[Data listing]
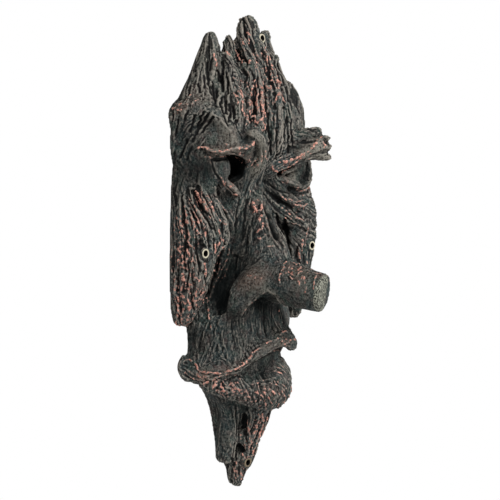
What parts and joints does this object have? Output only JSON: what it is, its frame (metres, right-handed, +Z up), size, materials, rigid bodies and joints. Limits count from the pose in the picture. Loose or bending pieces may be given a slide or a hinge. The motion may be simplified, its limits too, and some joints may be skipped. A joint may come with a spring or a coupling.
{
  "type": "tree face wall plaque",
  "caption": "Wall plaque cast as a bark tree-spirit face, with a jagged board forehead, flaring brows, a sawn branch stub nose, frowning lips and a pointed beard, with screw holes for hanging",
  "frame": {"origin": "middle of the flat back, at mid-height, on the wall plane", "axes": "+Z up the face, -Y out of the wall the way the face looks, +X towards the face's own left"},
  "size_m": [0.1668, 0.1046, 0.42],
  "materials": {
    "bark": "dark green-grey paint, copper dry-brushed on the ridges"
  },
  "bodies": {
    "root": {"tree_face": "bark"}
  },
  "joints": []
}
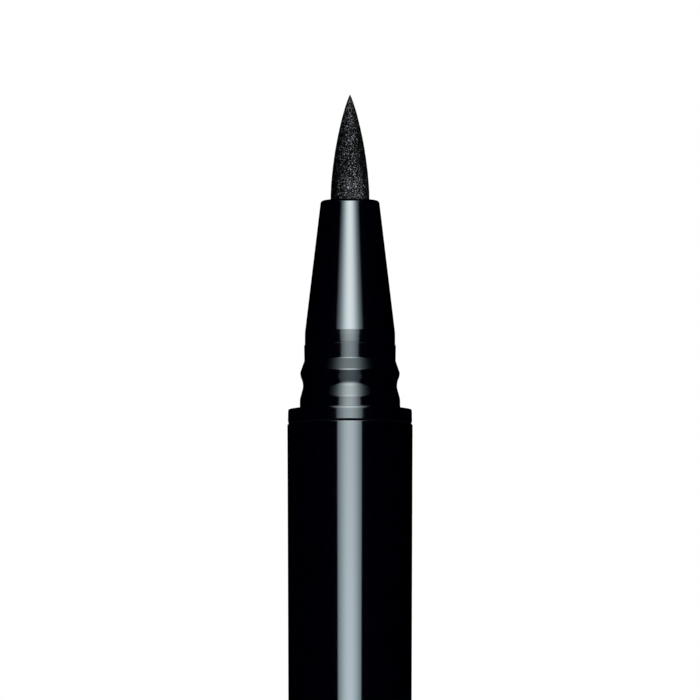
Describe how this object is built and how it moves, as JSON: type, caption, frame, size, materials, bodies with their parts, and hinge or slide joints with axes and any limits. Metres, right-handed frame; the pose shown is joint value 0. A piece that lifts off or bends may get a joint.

### Work instructions
Return the whole listing exactly.

### Written solution
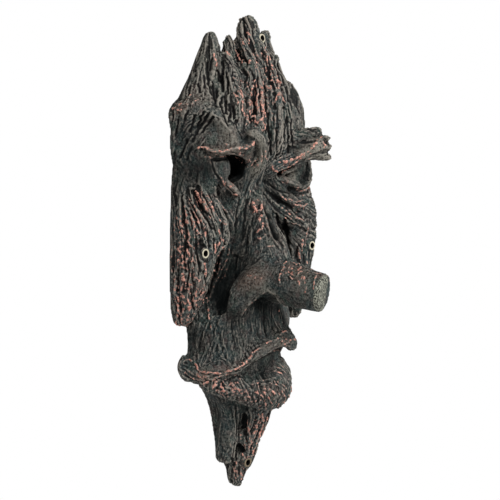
What parts and joints does this object have? Output only JSON: what it is, its frame (metres, right-handed, +Z up), size, materials, rigid bodies and joints. Limits count from the pose in the picture. Loose or bending pieces may be given a slide or a hinge. The motion may be simplified, its limits too, and some joints may be skipped. A joint may come with a spring or a coupling.
{
  "type": "tree face wall plaque",
  "caption": "Wall plaque cast as a bark tree-spirit face, with a jagged board forehead, flaring brows, a sawn branch stub nose, frowning lips and a pointed beard, with screw holes for hanging",
  "frame": {"origin": "middle of the flat back, at mid-height, on the wall plane", "axes": "+Z up the face, -Y out of the wall the way the face looks, +X towards the face's own left"},
  "size_m": [0.1668, 0.1046, 0.42],
  "materials": {
    "bark": "dark green-grey paint, copper dry-brushed on the ridges"
  },
  "bodies": {
    "root": {"tree_face": "bark"}
  },
  "joints": []
}
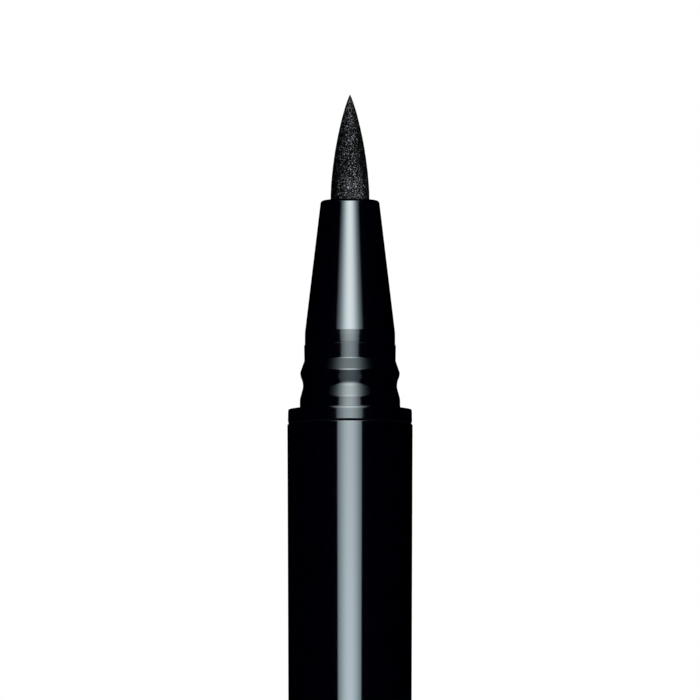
Describe how this object is built and how it moves, as JSON: type, caption, frame, size, materials, bodies with their parts, and hinge or slide joints with axes and any limits. Metres, right-handed frame; the pose shown is joint value 0. A piece that lifts off or bends may get a joint.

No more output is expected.